The static library containing the implementation of the RPC server. This can be used to enable host services for anyone looking to interface with the RPC client.

CMake options

This section briefly lists a few of the CMake variables that specifically control the GPU build of the C library. These options can be passed individually to each target using -DRUNTIMES_<target>_<variable>=<value> when using a standard runtime build.

LLVM_LIBC_FULL_BUILD:BOOL

This flag controls whether or not the libc build will generate its own headers. This must always be on when targeting the GPU.

LIBC_GPU_BUILD:BOOL

Shorthand for enabling GPU support. Equivalent to enabling support for both AMDGPU and NVPTX builds for libc.
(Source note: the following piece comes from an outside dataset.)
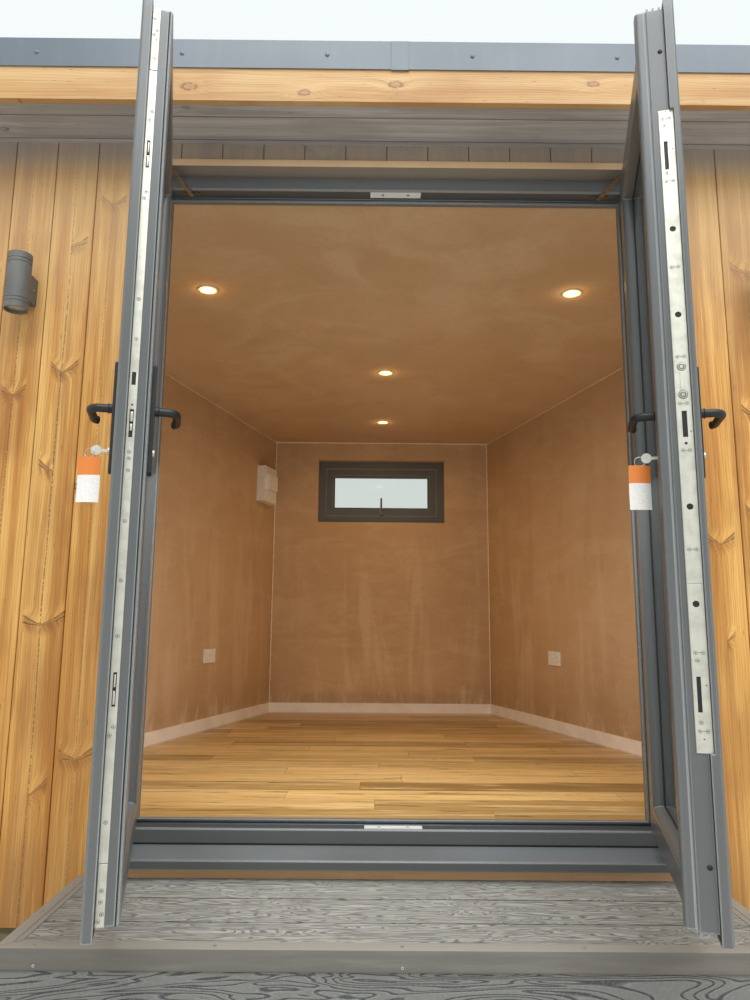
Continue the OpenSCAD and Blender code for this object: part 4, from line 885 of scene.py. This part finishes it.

LIBC_GPU_TEST_ARCHITECTURE:STRING

Sets the architecture used to build the GPU tests for, such as gfx90a or sm_80 for AMD and NVIDIA GPUs respectively. The default behavior is to detect the system’s GPU architecture using the native option. If this option is not set and a GPU was not detected the tests will not be built.

LIBC_GPU_TEST_JOBS:STRING

Sets the number of threads used to run GPU tests. The GPU test suite will commonly run out of resources if this is not constrained so it is recommended to keep it low. The default value is a single thread.

LIBC_GPU_LOADER_EXECUTABLE:STRING

Overrides the default loader used for running GPU tests. If this is not provided the standard one will be built.